Her colleague Bret Stephens, who specializes in foreign policy, had previously outlined the reasons he considers Trump "unfit, as a person, to be president." But they are just two of a dozen members of the board (not counting its editors), and four others revealed a clear rooting interest for Trump in their post-debate analyses.
This is all inside baseball, more interesting to the small fraternity of editorial writers than anyone who has a life. Still, I don't envy the choice facing the Journal's board members. Trump's profound flaws make it easy for a newspaper like The Times to back Clinton despite the baggage she carries and the mistrust she engenders even among those who otherwise admire her.
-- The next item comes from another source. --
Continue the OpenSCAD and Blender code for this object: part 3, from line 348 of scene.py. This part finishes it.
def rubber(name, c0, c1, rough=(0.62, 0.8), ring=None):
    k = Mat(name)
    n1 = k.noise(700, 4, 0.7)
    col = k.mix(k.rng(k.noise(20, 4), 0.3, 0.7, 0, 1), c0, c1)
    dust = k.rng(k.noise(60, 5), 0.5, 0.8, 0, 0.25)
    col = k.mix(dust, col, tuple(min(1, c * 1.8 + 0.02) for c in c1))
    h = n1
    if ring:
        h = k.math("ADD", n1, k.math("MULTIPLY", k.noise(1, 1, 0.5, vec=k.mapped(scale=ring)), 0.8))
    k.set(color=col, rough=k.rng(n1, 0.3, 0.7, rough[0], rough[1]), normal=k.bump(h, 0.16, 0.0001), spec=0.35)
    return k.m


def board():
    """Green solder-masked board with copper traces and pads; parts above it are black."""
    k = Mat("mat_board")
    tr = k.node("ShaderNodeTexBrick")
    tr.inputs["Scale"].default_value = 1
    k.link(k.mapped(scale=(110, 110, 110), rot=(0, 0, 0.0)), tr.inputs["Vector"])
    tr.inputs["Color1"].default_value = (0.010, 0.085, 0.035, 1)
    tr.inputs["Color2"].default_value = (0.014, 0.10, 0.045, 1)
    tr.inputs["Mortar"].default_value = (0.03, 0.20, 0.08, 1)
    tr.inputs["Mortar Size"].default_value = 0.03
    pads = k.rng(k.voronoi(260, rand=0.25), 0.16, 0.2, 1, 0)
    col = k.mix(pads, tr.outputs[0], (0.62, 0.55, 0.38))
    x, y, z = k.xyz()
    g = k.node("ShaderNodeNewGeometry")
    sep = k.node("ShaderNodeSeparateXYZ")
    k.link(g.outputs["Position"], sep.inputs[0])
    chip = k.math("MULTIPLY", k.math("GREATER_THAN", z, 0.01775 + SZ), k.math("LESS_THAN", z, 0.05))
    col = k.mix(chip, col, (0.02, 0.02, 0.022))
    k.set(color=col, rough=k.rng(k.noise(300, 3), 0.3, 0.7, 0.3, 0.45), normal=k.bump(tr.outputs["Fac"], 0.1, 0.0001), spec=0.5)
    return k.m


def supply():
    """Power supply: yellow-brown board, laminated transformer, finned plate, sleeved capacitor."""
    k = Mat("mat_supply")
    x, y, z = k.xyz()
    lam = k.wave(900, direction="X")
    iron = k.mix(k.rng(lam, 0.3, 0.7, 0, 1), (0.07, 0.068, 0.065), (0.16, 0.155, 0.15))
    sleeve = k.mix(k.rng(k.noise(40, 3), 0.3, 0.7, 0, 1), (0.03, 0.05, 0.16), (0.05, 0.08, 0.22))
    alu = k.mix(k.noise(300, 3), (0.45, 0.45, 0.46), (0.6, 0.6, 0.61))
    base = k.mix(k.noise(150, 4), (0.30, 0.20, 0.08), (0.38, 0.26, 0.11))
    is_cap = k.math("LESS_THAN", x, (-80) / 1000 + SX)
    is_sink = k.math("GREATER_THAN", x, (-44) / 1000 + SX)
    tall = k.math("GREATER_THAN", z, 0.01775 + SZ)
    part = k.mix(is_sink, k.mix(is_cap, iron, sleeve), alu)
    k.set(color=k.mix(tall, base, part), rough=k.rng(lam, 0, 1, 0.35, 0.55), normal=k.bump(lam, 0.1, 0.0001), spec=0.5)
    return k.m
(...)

But they present the Journal's board with a choice of three bad options: Support Johnson, who doesn't seem up to the task of the presidency, has zero chance of winning, and would have no party support in Congress if he somehow did win; tout Trump, who clearly isn't up to the task of the presidency, blithely says wildly provocative things (such as calling for the U.S. to attack Iranian ships that annoy U.S. vessels, or for the South Koreans to have nuclear weapons) and advocates economically disastrous policies on trade and immigration; or throw in with Clinton, a move that would be so unexpected and newsworthy that it could doom Trump's candidacy.
I hope the Journal will have the courage to pick option three. My guess, though, is that Rabinowitz's op-ed was the consolation prize she received after her colleagues voted to hold their noses, suppress their gag reflexes, cross their fingers and back Trump.